Quand j’étais jeune je lisais de la poésie.
Je lisais Verlaine et Rimbaud, Baudelaire, Apollinaire, Mallarmé ou Villon. Pas de femmes, à part Colette qui n’était pas poète ou Elsa Morante qui est depuis que je l’ai découverte à vingt ans la plus grande de toutes. La Storia m’a plaquée au sol quand je l’ai lu. Il y avait la vie dans chaque phrase, chaque mot, chaque regard porté sur un tout petit enfant, un bébé, pendant que se déroulait « la storia », la grande Histoire, durant laquelle mes parents étaient nés dans la réalité.
Les poètes vous font ça même quand ils n’écrivent pas de poésie.
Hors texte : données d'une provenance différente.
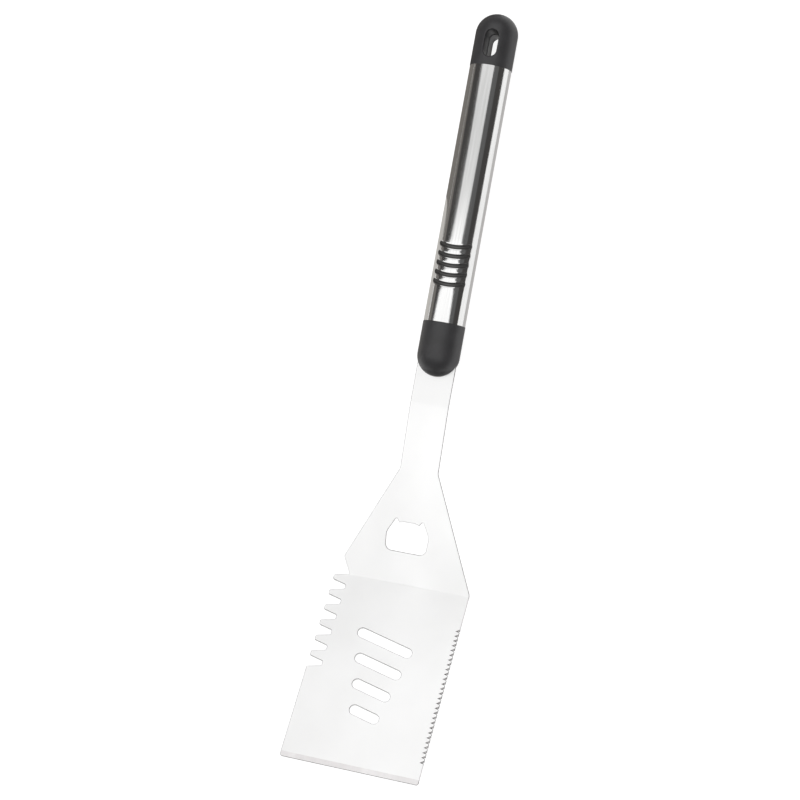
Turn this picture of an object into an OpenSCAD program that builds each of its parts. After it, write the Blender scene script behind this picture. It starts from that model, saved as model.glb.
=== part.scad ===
// Grill spatula: a stamped steel turner with toothed and serrated sides, a cap
// lifter in its shoulder, and a round tube handle closed by two moulded ends.
//
// It lies as on a table, top face up. +Y runs from the head to the rear cap,
// +X is to the right seen from above, and the origin is the middle of the
// bottom of its box. It rests on the underside of the head's bend line and on
// the two moulded ends.

/* [Handle tube] */
// Outside diameter of the tube
tube_d = 25; // [22:0.5:32]
// Wall of the tube
tube_wall = 0.6; // [0.5:0.1:0.9]
// Length of tube that shows between the moulded ends
tube_len = 154; // [110:1:220]

/* [Grip grooves] */
// Number of grooves pressed into the top of the tube
groove_count = 5; // [1:1:8]
// Distance from the middle of one groove to the next
groove_pitch = 5.6; // [4:0.1:9]
// Width of a groove
groove_w = 2.2; // [1.5:0.1:3]
// Depth of a groove
groove_depth = 0.45; // [0.2:0.05:0.6]
// Angle that a groove covers on each side of the top line
groove_half_angle = 42; // [20:1:60]
// How far the middle of a groove bows towards the ferrule
groove_bow = 1.5; // [0.5:0.1:3]
// Middle of the first groove, from the ferrule
groove_start = 22.2; // [20:0.1:60]

/* [Moulded ends] */
// How far the ends stand proud of the tube
end_proud = 0.15; // [0.1:0.05:1.5]
// Length of the front ferrule
ferrule_len = 31.6; // [26:0.2:50]
// Length of the rear cap that shows
cap_len = 32.8; // [30:0.2:50]
// Length of the spigots inside the tube
spigot_len = 16; // [10:1:19]
// Small radius at the lips next to the tube
lip_r = 0.3; // [0.1:0.1:0.5]
// Clearance between pieces that fit into each other
fit_gap = 0.05; // [0.02:0.01:0.1]

/* [Hanging slot] */
// Width of the hanging slot
hang_w = 8; // [6:0.5:10]
// Length of the hanging slot
hang_len = 16; // [12:0.5:19]
// Middle of the hanging slot, from the end of the cap
hang_from_end = 19.8; // [17:0.2:22]
// Rib at half depth, where the two mould halves met
hang_rib = 0.3; // [0.2:0.1:0.6]

/* [Sheet] */
// Thickness of the steel sheet
sheet_t = 1.5; // [1:0.1:2]
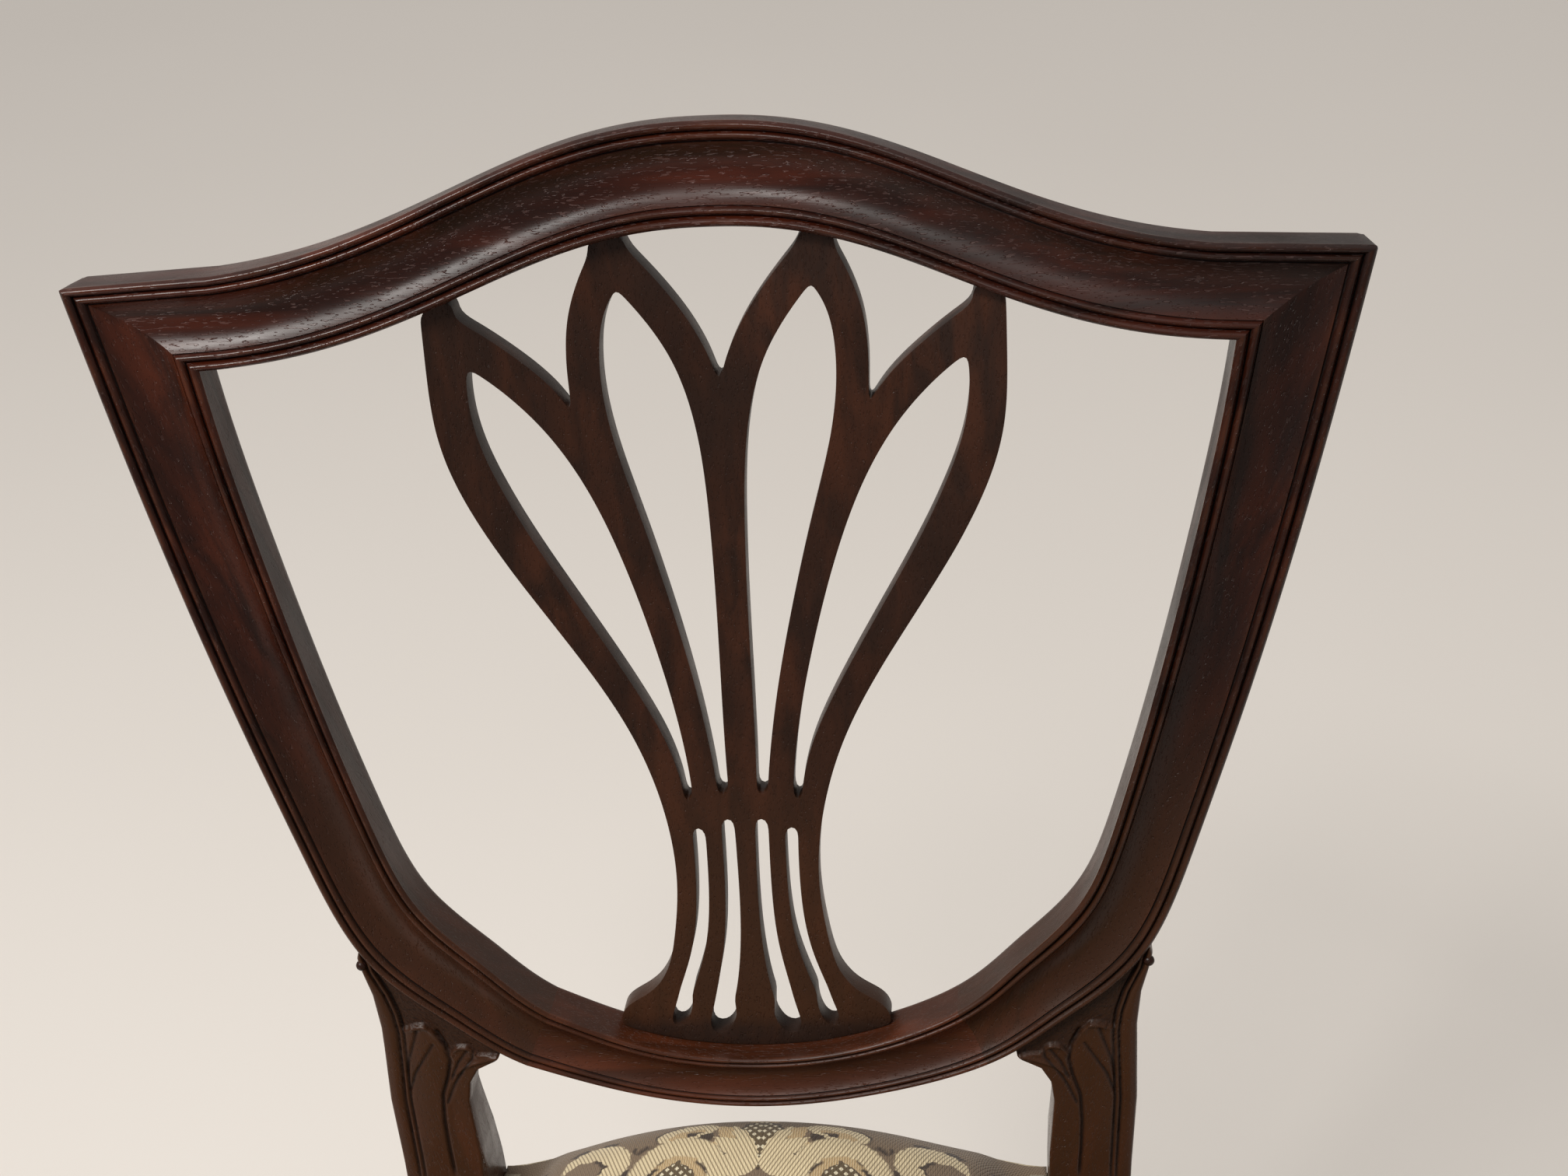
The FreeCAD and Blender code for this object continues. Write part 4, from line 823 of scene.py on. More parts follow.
# %% Model the seat cover
SEAT_FRONT = -412.3
SEAT_REAR = 40.3
SEAT_SIDE = 168.3
RAIL_TOP = 440
SIDE_SLOPE = 89 / 368
FRONT_LEG_BACK = -368
FRONT_ROLL = 46
REAR_ROLL = 36
CROWN = 62.5
CROWN_DIP = 6.5
END_TOP, END_EDGE = 15, 8
# Height of the rolled side, its loss beside the posts, and how far that reaches.
SIDE_EDGE, EDGE_LOSS, EDGE_REACH = 31, 16, 80
SIDE_ROLL, POST_ROLL, ROLL_REACH, ROLL_SLOPE = 18, 24, 40, 0.5
# The cloth is drawn down beside the posts: share, then start and run on x and y.
POST_DROP, DROP_X, DROP_Y = 0.75, (96, 32), (-55, 60)
POST_EDGE = 129.7
POST_FRONT = -0.3
ROLL_POINTS = 14
CROWN_POINTS = 34
END_ROWS = 18
FLAT_ROWS = 60
SKIRT_LEVELS = (436, 428, 420, 412, 404, 396, 388, 382, 378, 375, 372.6, 371.2, 370.4)
CLOTH = 1.4
CORNER_ROUND = 4.5
# The parcel fold: its depth, then where it starts and its run on x, y and z.
FOLD, FOLD_X, FOLD_Y, FOLD_Z = 1.3, (-15, 1.6), (26, 20), (34, 24)
# Puckers above the tacks and on the crown: height, fineness, start and run.
TACK_PUCKER, CROWN_PUCKER = (0.9, 0.06, 8, 50), (0.8, 0.012, 10, 20)
PUCKER_SLANT = 0.7


def seat_half_width(y):
    return SEAT_SIDE - SIDE_SLOPE * max(min(y, 0), FRONT_LEG_BACK)


def seat_profile(y):
    """Half of a cross section of the seat, from its rim to its middle."""
    front = min(1, max(y - SEAT_FRONT, 0) / FRONT_ROLL)
    rear = min(1, max(SEAT_REAR - y, 0) / REAR_ROLL)
    rise = math.sqrt(1 - (1 - front) ** 2) * math.sqrt(1 - (1 - rear) ** 2)
    half_length = 0.5 * (SEAT_REAR - SEAT_FRONT - REAR_ROLL)
    centre = 0.5 * (SEAT_REAR + SEAT_FRONT - REAR_ROLL)
    crown = CROWN - CROWN_DIP * min(1, ((y - centre) / half_length) ** 2)
    top = END_TOP + (crown - END_TOP) * rise
    edge = SIDE_EDGE - EDGE_LOSS * math.exp(min(y, 0) / EDGE_REACH)
    edge = END_EDGE + (edge - END_EDGE) * rise
    roll = SIDE_ROLL + POST_ROLL * math.exp(min(y, 0) / ROLL_REACH) + ROLL_SLOPE * max(y, 0)
    shoulder = seat_half_width(y) - roll
    half = []
    for k in range(ROLL_POINTS + 1):
        bend = 0.5 * math.pi * k / ROLL_POINTS
        half.append((shoulder + roll * math.cos(bend), edge * math.sin(bend)))
    for k in range(1, CROWN_POINTS + 1):
        share = 1 - k / CROWN_POINTS
        half.append((shoulder * share, top - (top - edge) * share ** 2))
    return half


def seat_rows():
    bends = [1 - math.cos(0.5 * math.pi * k / END_ROWS) for k in range(END_ROWS + 1)]
    rows = [SEAT_REAR - REAR_ROLL * bend for bend in bends]
    last, first = rows[-1], SEAT_FRONT + FRONT_ROLL
    rows += [last + (first - last) * k / FLAT_ROWS for k in range(1, FLAT_ROWS)]
    return rows + [SEAT_FRONT + FRONT_ROLL * bend for bend in reversed(bends)]


def cut_post_rooms(bm):
    """Take away the cloth where the rear posts stand."""
    cut_along(bm, (0, POST_FRONT, 0), (0, 1, 0), 0.1)
    for x in (POST_EDGE, -POST_EDGE):
        cut_along(bm, (x, 0, 0), (1, 0, 0), 0.1)
    gone = [f for f in bm.faces if f.calc_center_median().y > POST_FRONT
            and abs(f.calc_center_median().x) > POST_EDGE]
    bmesh.ops.delete(bm, geom=gone, context="FACES")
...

Jérôme Bertin vous fait ça quand il écrit Rage tendre et accomplit dans ce recueil la promesse du titre, pendant qu’on rit et qu’on grince des dents. Raconter l’enfance et la prime jeunesse, avec les mot crus, le glauque, la vie de famille, les pulsions, les désirs, l'humour, les déchirements, les blagues, les coups pendables et les accidents d'amour propre dont on ne se relève jamais vraiment.
Il ne fait pas joli Jérôme Bertin, il fait pire, selon la formule de Victor Hugo, qui n'a rien à faire dans ce billet, pardonnez-moi.

Il y a le rythme, le son, l’odeur, la brûlure de Rage tendre.
En racontant la vie d’un gosse de la France profonde, ses coups de cœur et ses coups de queue, ses frustrations, ses désirs plus grands que lui, Jérôme Bertin parle de moi et de vous, à un endroit que nous avons tous et toutes un jour connu.
Alors que j’ai six dizaines d'années au compteur et que je bois du thé earl grey en me demandant si c'est vrai, cette histoire de vieillesse et de mort, mon coeur bat comme si j'avais moi aussi douze ans, une Marie Chadou dans ma vie, et le goût âpre d'une première clope dans ma tronche adolescente.
Je suis ces mots qu’il hurle ou qu’il murmure comme on se touche tard dans le lit en cachette, comme on s’égratigne dans les bois, dans les bras de mecs maladroits, égoïstes et rances.

Rage tendre, c’est la voix d’une génération, n’importe laquelle, qui vous met directement le nez sur l'adolescence et ça marche quel que soit votre âge, votre genre, votre classe, votre origine. L’enfrance profonde, oui, avec un « r », la vie brute et sans fard des gosses de la Creuse, des violences qui nous dépassent, des émois sans moi et des envies sans vie.
C’est une poésie de la lutte des classes où l’on bosse à l’usine, à la mine, où l’on traîne dans les rues en fumant des joints. Où on aime le vélo, la moto, faire des conneries, des sales coups, des trucs pas trop nets.
C’est surtout la voix d’un poète un vrai même pas tatoué, qui n’est jamais du côté des vainqueurs et des malins, des bons mots et des piques spirituelles.
C’est une poésie d’aujourd’hui qui se fout de tout mais qui fout les poils, de celles qui resteront sûrement après que les faussaires à grand tirage auront disparu.
Autant que je sache Jérôme Bertin est né en 1975 et vit à Limoges où il écrit jour et nuit.
Son dixième livre, Rage tendre, est dans toutes les bonnes librairies.